The students presented a kaleidoscope of qualities they’d like to see. Some were fairly narrow. An organization of gay, lesbian, transsexual and bisexual students wants a center similar to the Black Cultural Center. The Black Student Movement wants continued recognition and rapport with the administration. A grouping of pagan students — yes, even the pagans are organized in Chapel Hill — wants more respect.

But others spoke of broader goals: a student-centered chancellor who, like Hooker, is comfortable cheering at football games and mingling with students on campus. One student said the Carolina experience involves many special moments: the Pit at noon, the arboretum in the spring, the football stadium at homecoming. Find someone who knows what’s special about Chapel Hill and can keep it alive, she said. “Without the Carolina spark,” she concluded, “our walls will crumble.”

What was most obvious during the meeting was the high public interest in choosing a new chancellor, and the value of letting the public take part. The selection committee is considering a proposal under which the names of the finalists for the job would be announced to the public, much as the Rowan-Salisbury schools did here several years ago. This allows public comment and fact-finding that could be invaluable to the committee. It would relieve them of having to maintain secrecy as they investigate their top candidates. And it would give students, staff, faculty and the general public greater opportunity to take part.

A graduate student who spoke against an open process inadvertently gave a good reason why it should be open. Only one student sits on the selection committee to represent 24,000, which he said was not nearly enough. If the process were open, though, all 24,000 would have an opportunity to be involved.

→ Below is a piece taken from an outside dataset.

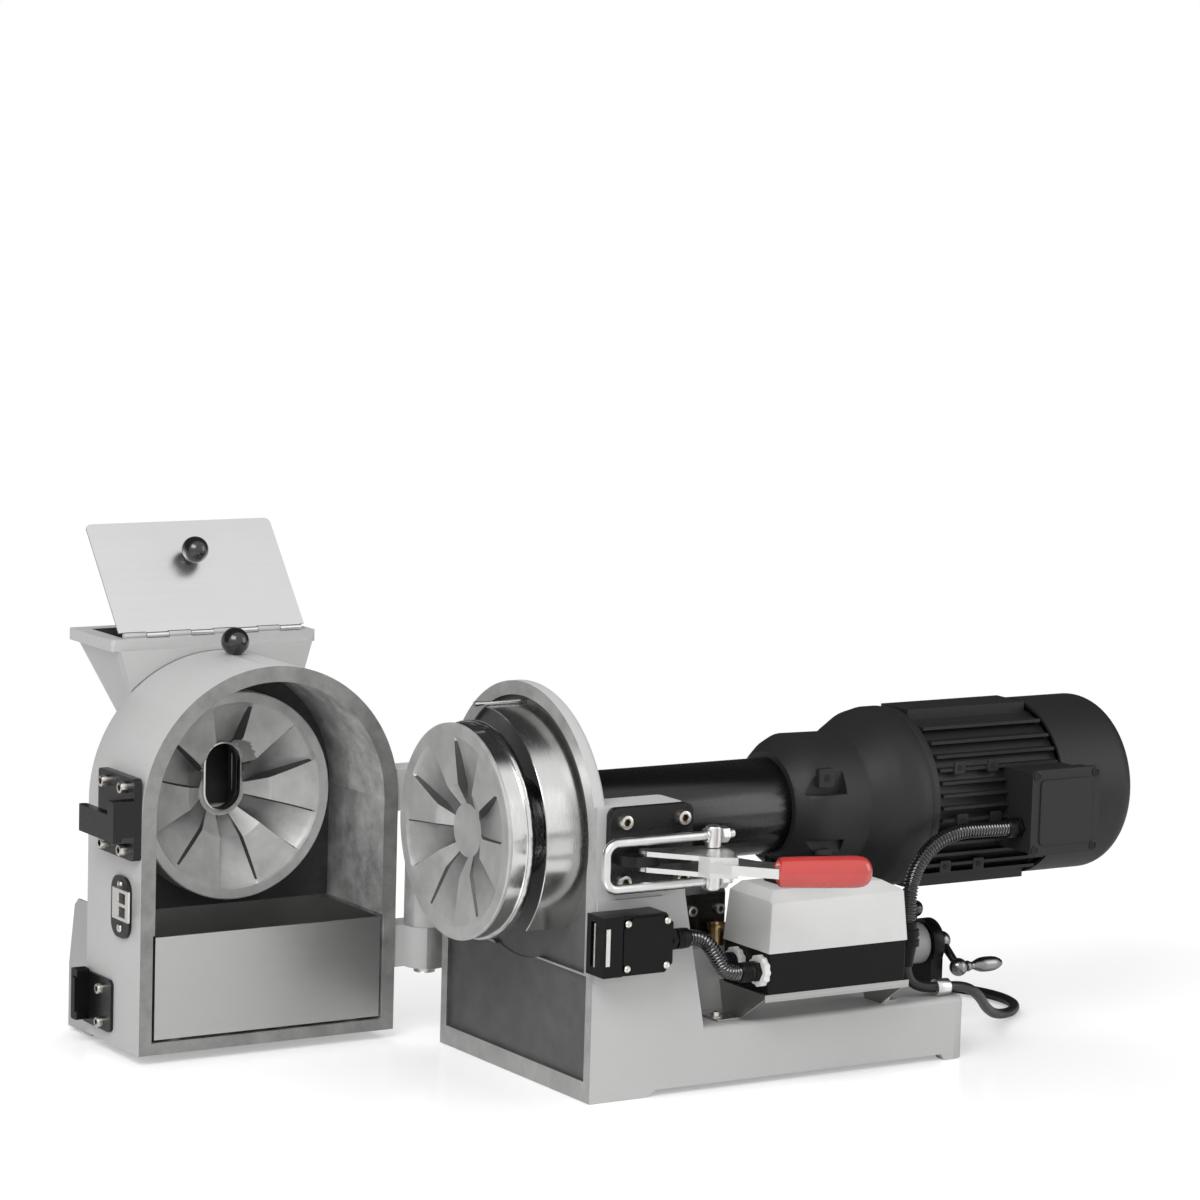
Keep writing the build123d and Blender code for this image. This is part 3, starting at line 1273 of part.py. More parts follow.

Michael Hooker was not universally popular as UNC chancellor. After his death it seems inappropriate to dwell on that fact; in general, he is warmly remembered. But there’s a lesson to be learned here. The campus and alumni did not warm up to Hooker until he himself began reaching out on behalf of the university. He toured all 100 counties and made a point of being open to students, staff and faculty. Those are the Hooker qualities that come up again and again as people talk about what they want in the next chancellor. The Chapel Hill campus could gain considerably by continuing to build on Hooker’s outreach. So could the entire university system.